Fed artık faizleri artırmalı
ABD Merkez Bankası'nın (Fed) faiz kararına değinen Christopher Dembik, “ABD’nin artık faiz oranları artırması lazım çünkü iş gücü piyasasında işler yolunda gidiyor. Fed, ekonomide konjonktürel dalganın sona erdiğini biliyor, yani kaldıraca ihtiyaçları var. Durgunluk olduğu zaman ekonomiyi tetiklemeleri gerekiyor, yani daha yüksek faiz oranlarına ihtiyaçları var. Eğer faiz oranlarını yükseltmek için beklerlerse çok fazla vakit kaybetmiş olacaklar.” dedi. Dembik, Avrupa Merkez Bankasının (ECB) varlık alımlarını Mart 2017’nin ötesine kadar genişletebileceklerini belirterek, bununla birlikte tahvil ihraç limitlerini de artırabileceklerini ifade etti.
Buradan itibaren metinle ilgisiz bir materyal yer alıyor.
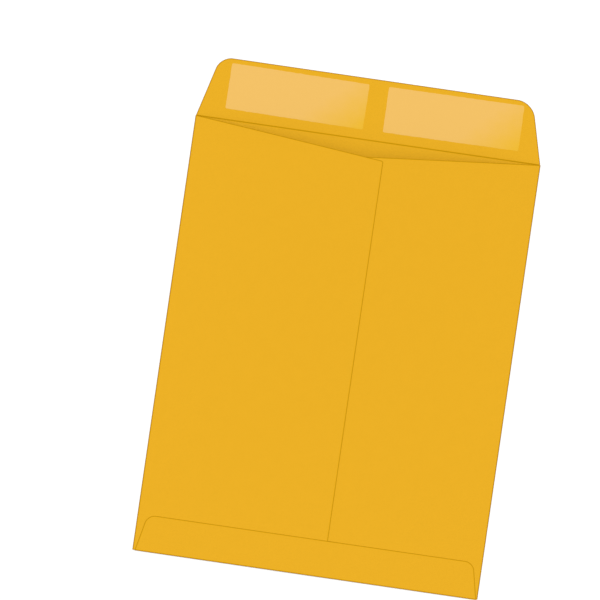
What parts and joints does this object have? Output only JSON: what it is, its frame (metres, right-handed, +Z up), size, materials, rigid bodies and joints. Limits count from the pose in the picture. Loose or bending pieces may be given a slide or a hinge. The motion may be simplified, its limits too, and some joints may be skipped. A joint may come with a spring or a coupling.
{
  "type": "paper envelope",
  "caption": "Open-end kraft paper envelope with a lapped back seam, glued bottom flap, V throat and an open, gummed seal flap.",
  "frame": {"origin": "middle of the envelope's full length and width, in the plane of the front panel's outer face", "axes": "+Y towards the open seal flap, +X to the right seen from above with the back side up, +Z up out of the back"},
  "size_m": [0.2922, 0.4198, 0.0103],
  "materials": {
    "kraft_paper": "matte, golden brown kraft with a faint sheen",
    "seal_gum": "dried remoistenable gum, a thin semi-gloss film over the paper",
    "dried_glue": "dried white glue, hidden between the paper layers"
  },
  "bodies": {
    "root": {"envelope_sheet": "kraft_paper", "seam_glue": "dried_glue", "bottom_flap_glue": "dried_glue", "seal_gum_left": "seal_gum", "seal_gum_right": "seal_gum"}
  },
  "joints": []
}
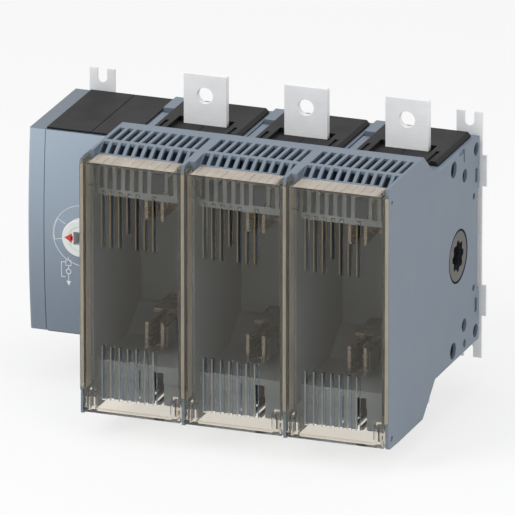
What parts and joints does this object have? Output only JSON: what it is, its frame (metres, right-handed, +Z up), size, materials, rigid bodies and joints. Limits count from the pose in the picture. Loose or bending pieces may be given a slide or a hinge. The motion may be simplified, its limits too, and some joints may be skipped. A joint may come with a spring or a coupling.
{
  "type": "fuse switch disconnector",
  "caption": "Multi-pole fuse switch disconnector: side drive module, louvred pole housings with clear hinged fuse covers, flat terminal blades and rear fixing brackets.",
  "frame": {"origin": "centre of the four fixing slots, on the wall", "axes": "+X right, +Y into the wall, +Z up; the front faces -Y"},
  "size_m": [0.384, 0.245, 0.2816],
  "materials": {
    "housing_grey": "fine moulded grain",
    "drive_face": "smooth satin",
    "black_plastic": "fine moulded grain",
    "tinned_copper": "satin tin plating, brushed",
    "silvered_copper": "silver plated",
    "steel": "zinc plated",
    "rotor_plastic": "moulded thermoset",
    "smoked_clear": "smoked clear polycarbonate",
    "galvanised_sheet": "galvanised",
    "white_plastic": "satin"
  },
  "bodies": {
    "root": {"bracket_left": "galvanised_sheet", "bracket_right": "galvanised_sheet", "bracket_screws": "steel", "drive_cover_left_bottom": "black_plastic", "drive_cover_left_top": "black_plastic", "drive_cover_right_bottom": "black_plastic", "drive_cover_right_top": "black_plastic", "drive_front_plate": "drive_face", "drive_housing": "housing_grey", "drive_side_chamber": "drive_face", "end_wall": "housing_grey", "fuse_jaw_bottom_1": "silvered_copper", "fuse_jaw_bottom_2": "silvered_copper", "fuse_jaw_bottom_3": "silvered_copper", "fuse_jaw_top_1": "silvered_copper", "fuse_jaw_top_2": "silvered_copper", "fuse_jaw_top_3": "silvered_copper", "jaw_clips_1": "steel", "jaw_clips_2": "steel", "jaw_clips_3": "steel", "mechanism_frame": "galvanised_sheet", "pole_housing_1": "housing_grey", "pole_housing_2": "housing_grey", "pole_housing_3": "housing_grey", "terminal_bottom_1": "tinned_copper", "terminal_bottom_2": "tinned_copper", "terminal_bottom_3": "tinned_copper", "terminal_cover_bottom_1": "black_plastic", "terminal_cover_bottom_2": "black_plastic", "terminal_cover_bottom_3": "black_plastic", "terminal_cover_top_1": "black_plastic", "terminal_cover_top_2": "black_plastic", "terminal_cover_top_3": "black_plastic", "terminal_top_1": "tinned_copper", "terminal_top_2": "tinned_copper", "terminal_top_3": "tinned_copper"},
    "hub": {"drive_hub": "white_plastic", "hub_gear": "steel"},
    "rotor": {"contact_rotor_1": "rotor_plastic", "contact_rotor_2": "rotor_plastic", "contact_rotor_3": "rotor_plastic", "coupling_socket": "rotor_plastic", "knives_1": "silvered_copper", "knives_2": "silvered_copper", "knives_3": "silvered_copper", "rotor_shaft": "steel", "shaft_gear": "steel"},
    "cover_1": {"fuse_cover_1": "smoked_clear"},
    "cover_2": {"fuse_cover_2": "smoked_clear"},
    "cover_3": {"fuse_cover_3": "smoked_clear"}
  },
  "joints": [
    {"name": "drive_turn", "type": "hinge", "parent": "root", "child": "hub", "pos_m": [-0.144, -0.1, 0], "axis": [0, 1, 0], "range_deg": [0, 90]},
    {"name": "rotor_turn", "type": "hinge", "parent": "root", "child": "rotor", "pos_m": [0, -0.0613, 0], "axis": [1, 0, 0], "range_deg": [0, 90]},
    {"name": "cover_1_hinge", "type": "hinge", "parent": "root", "child": "cover_1", "pos_m": [-0.052, -0.2325, -0.1114], "axis": [1, 0, 0], "range_deg": [0, 95]},
    {"name": "cover_2_hinge", "type": "hinge", "parent": "root", "child": "cover_2", "pos_m": [0.042, -0.2325, -0.1114], "axis": [1, 0, 0], "range_deg": [0, 95]},
    {"name": "cover_3_hinge", "type": "hinge", "parent": "root", "child": "cover_3", "pos_m": [0.136, -0.2325, -0.1114], "axis": [1, 0, 0], "range_deg": [0, 95]}
  ],
  "couplings": [
    {"joint": "drive_turn", "follows": "rotor_turn", "ratio": 1}
  ]
}
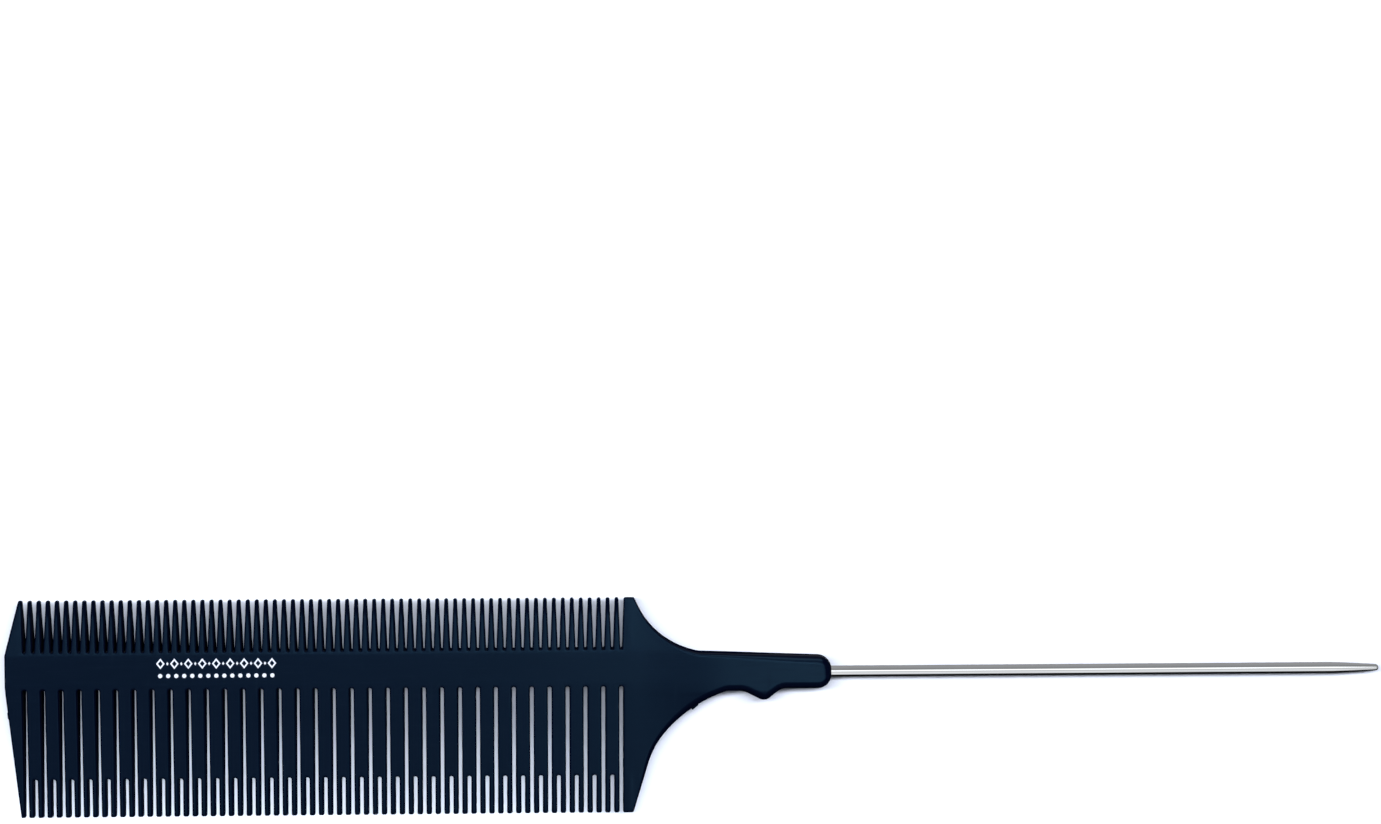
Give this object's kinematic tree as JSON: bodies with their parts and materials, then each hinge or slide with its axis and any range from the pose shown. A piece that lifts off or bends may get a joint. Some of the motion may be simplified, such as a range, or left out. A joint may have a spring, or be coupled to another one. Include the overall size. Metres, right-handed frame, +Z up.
{
  "type": "rat tail comb",
  "caption": "Double-sided styling comb with fine teeth on one edge, wide forked teeth on the other, a short moulded grip and a straight metal sectioning tail.",
  "frame": {"origin": "middle of the bounding box, on its bottom face, so the comb lies flat on the XY plane", "axes": "+X along the comb towards the tip of the metal tail, +Y across the comb towards the fine teeth, +Z up out of the printed face"},
  "size_m": [0.2448, 0.0386, 0.0046],
  "materials": {
    "comb_resin": "satin",
    "tail_steel": "polished",
    "white_ink": "satin"
  },
  "bodies": {
    "root": {"comb_body": "comb_resin", "tail_pin": "tail_steel", "printed_mark": "white_ink"}
  },
  "joints": []
}
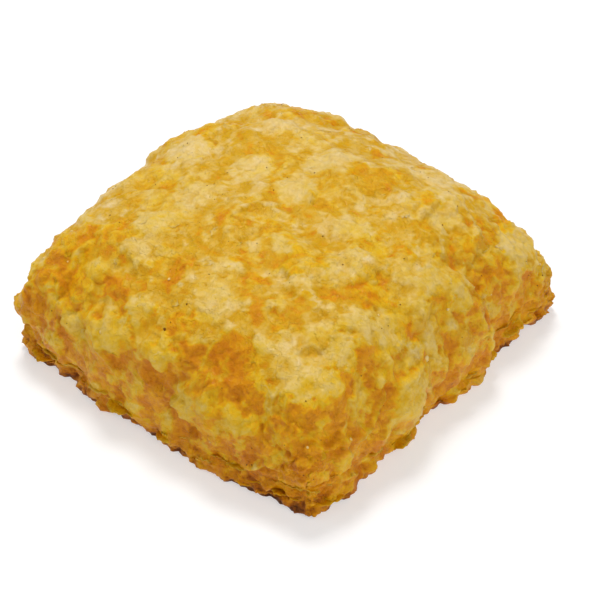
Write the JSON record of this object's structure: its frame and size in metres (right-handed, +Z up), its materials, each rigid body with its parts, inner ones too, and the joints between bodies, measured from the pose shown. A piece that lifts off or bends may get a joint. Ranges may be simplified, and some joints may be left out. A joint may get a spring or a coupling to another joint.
{
  "type": "cheese pastry square",
  "caption": "Baked square of puff pastry under melted cheese, puffed to a pillow, with blisters on top, flaky layers round its side and a flat base it rests on",
  "frame": {"origin": "Middle of the bounding box at its bottom, on the plane of the flat base", "axes": "+Z up. X and Y run square to the pastry's sides. The corner at +X and -Y is the one nearest the viewer in the picture, and the corner at +X and +Y is on the right."},
  "size_m": [0.1098, 0.1104, 0.0449],
  "materials": {
    "crust": "golden baked puff pastry with melted cheese, slightly greasy"
  },
  "bodies": {
    "root": {"pastry": "crust"}
  },
  "joints": []
}
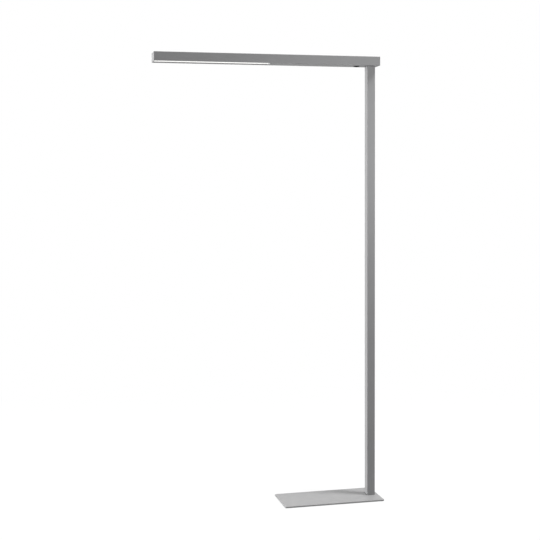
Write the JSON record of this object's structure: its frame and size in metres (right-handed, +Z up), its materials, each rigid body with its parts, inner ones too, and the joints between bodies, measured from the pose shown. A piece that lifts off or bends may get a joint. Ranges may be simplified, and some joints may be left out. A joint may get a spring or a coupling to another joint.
{
  "type": "office floor lamp",
  "caption": "Slim office floor lamp: flat rectangular base, square column at one end, long flat head with a recessed downlight, an uplight and a push button.",
  "frame": {"origin": "on the floor under the middle of the lamp's outline", "axes": "+Z up the column, +X along the head towards the column's end, -Y the front"},
  "size_m": [0.985, 0.205, 1.95],
  "materials": {
    "plate_paint": "satin silver-grey powder coat",
    "column_metal": "satin anodised",
    "head_metal": "satin anodised",
    "plain_metal": "as extruded",
    "bracket_steel": "zinc plated",
    "screw_steel": "zinc plated",
    "black_rubber": "matt",
    "opal": "opal, satin",
    "black_plastic": "fine satin",
    "button_plastic": "smooth",
    "white_plastic": "plain",
    "board": "white solder mask",
    "diode": "phosphor",
    "driver_case": "plain white case",
    "mains_sheath": "black sheath",
    "lead_sheath": "white sheath"
  },
  "bodies": {
    "lamp": {"base_plate": "plate_paint", "base_pads": "black_rubber", "foot_screws": "screw_steel", "column_profile": "column_metal", "foot_gasket": "black_rubber", "top_gasket": "black_rubber", "cord_gland": "black_plastic", "gland_nut": "black_plastic", "connector_bracket": "bracket_steel", "bracket_screw": "screw_steel", "foot_connector": "white_plastic", "connector_screw": "screw_steel", "mains_lead": "mains_sheath", "head_profile": "head_metal", "end_cap_left": "head_metal", "end_cap_right": "head_metal", "end_cap_screws": "screw_steel", "head_saddle": "plain_metal", "head_screws": "screw_steel", "underside_cover": "head_metal", "top_cover": "opal", "down_diffuser": "opal", "down_led_board": "board", "down_leds": "diode", "up_led_board": "board", "up_leds": "diode", "led_driver": "driver_case", "driver_screws": "screw_steel", "terminal_block": "white_plastic", "terminal_screw": "screw_steel", "control_bezel": "black_plastic", "control_nut": "black_plastic", "control_switch": "black_plastic", "control_board": "board", "input_lead": "lead_sheath", "downlight_lead": "lead_sheath", "uplight_lead": "lead_sheath", "control_lead": "lead_sheath", "lead_clip": "white_plastic"},
    "button": {"push_button": "button_plastic", "switch_plunger": "black_plastic"}
  },
  "joints": [
    {"name": "button_press", "type": "slide", "parent": "lamp", "child": "button", "axis": [0, 0, 1], "range_m": [0, 0.0015], "stiffness_N_per_m": 600, "springref_m": -0.002}
  ]
}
ABD seçimlerini Clinton kazanmalı
Ekonomist olarak ABD Başkanlık Seçimleri’nde Hillary Clinton’ın başkan olarak seçilmesini istediğini belirten Christopher Dembik, Clinton’un ekonomik programının iş ortamını desteklediğini ve daha uygun olduğunu anlattı. Donald Trump’ın ekonomik programının dağınık olduğunu aktaran Dembik, Trump’ın seçilme şansının da yüksek olduğunu ve seçilmesine karşı hazırlıklı olunması gerektiğini dile getirdi.
Yuanın develüasyonu ciddi endişe yaratır
Çin ekonomisinin hala güçlü olduğunu ifade eden Dembik, sözlerini şöyle sürdürdü: “Çin ekonomik krizlerle başa çıkabilecek durumda fakat finansal piyasaları etkileyecek şöyle bir durum var ki Çin para birimi yuanın devalüasyonu orta vadede finansal piyasalar için ciddi bir endişe yaratacaktır. Japonya’da ekonominin çok ciddi bir şekilde yavaşladığını görüyoruz. Önümüzdeki yıllarda Avrupa ve ABD’de ekonomi belki çok kötü gitmeyecek fakat Japonya’daki sallantılar küresel ekonomiyi etkileyebilir. Merkez bankalarının ek teşvik sağlamaları gerekiyor.”